Extended School Year (ESY) that elusive process that leaves us scratching our heads

Extended school year (ESY) was first established in federal law by the Individuals with Disabilities Act of 1997 (IDEA ’97).

While ESY services were to be a part of the planning for students prior to 1997 this requirement was drawn from case law. IDEA ’97 didn’t create new standards for ESY instead brought together well-established case law in the area. IDEA 2004 retained the same ESY requirements as IDEA ’97.

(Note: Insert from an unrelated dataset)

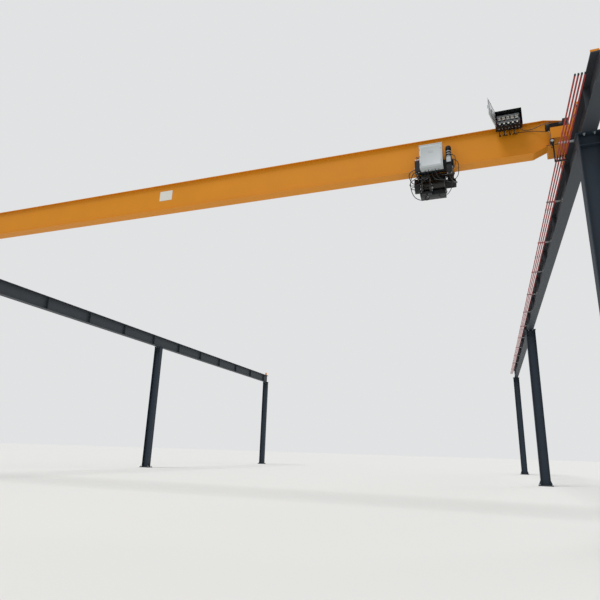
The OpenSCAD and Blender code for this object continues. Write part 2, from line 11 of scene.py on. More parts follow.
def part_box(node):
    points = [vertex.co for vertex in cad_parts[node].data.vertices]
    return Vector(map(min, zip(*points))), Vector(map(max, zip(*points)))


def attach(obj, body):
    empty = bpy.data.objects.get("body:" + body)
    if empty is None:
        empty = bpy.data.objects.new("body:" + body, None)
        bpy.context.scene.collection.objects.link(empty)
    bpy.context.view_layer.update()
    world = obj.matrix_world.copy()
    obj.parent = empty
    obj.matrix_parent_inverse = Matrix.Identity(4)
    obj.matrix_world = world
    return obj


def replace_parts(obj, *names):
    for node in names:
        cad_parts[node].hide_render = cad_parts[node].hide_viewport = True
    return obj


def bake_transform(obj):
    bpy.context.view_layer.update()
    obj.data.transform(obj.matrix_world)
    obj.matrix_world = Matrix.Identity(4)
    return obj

A central issue in FAPE is the IEP team’s determination of what services are appropriate. The process used in developing the IEP ensures that students with disabilities have appropriate education goals within the IEP. The planning for the goals is based on appropriate evaluation, to accommodate their unique instructional needs and that these needs are met in appropriate learning environments. The IEP process ensures that student with disabilities receive an appropriate education. A major issue regarding appropriate education centers on if the educational program is sufficient to provide meaningful educational benefit. The concept of benefit is a central point in consideration during the determination of needed services as a part of the IEP process.

The IEP team examines a student’s present level of performance or skill development, as well what might be needed for the student to progress beyond that level if provided with an effective program. The critical question that each IEP team must ask regarding ESY services is whether the learning that occurred during the regular school year will be significantly jeopardized if ESY services are not provided. Reasons why ESY services may be needed vary from student to student. For some students the issue may center on regression of social, behavioral, communication, academic, or self-sufficiency skills during interruptions in instruction. (This is the most commonly cited reason given by districts for why a student should or should not receive ESY). However, it is not the only reason for the need to receive ESY.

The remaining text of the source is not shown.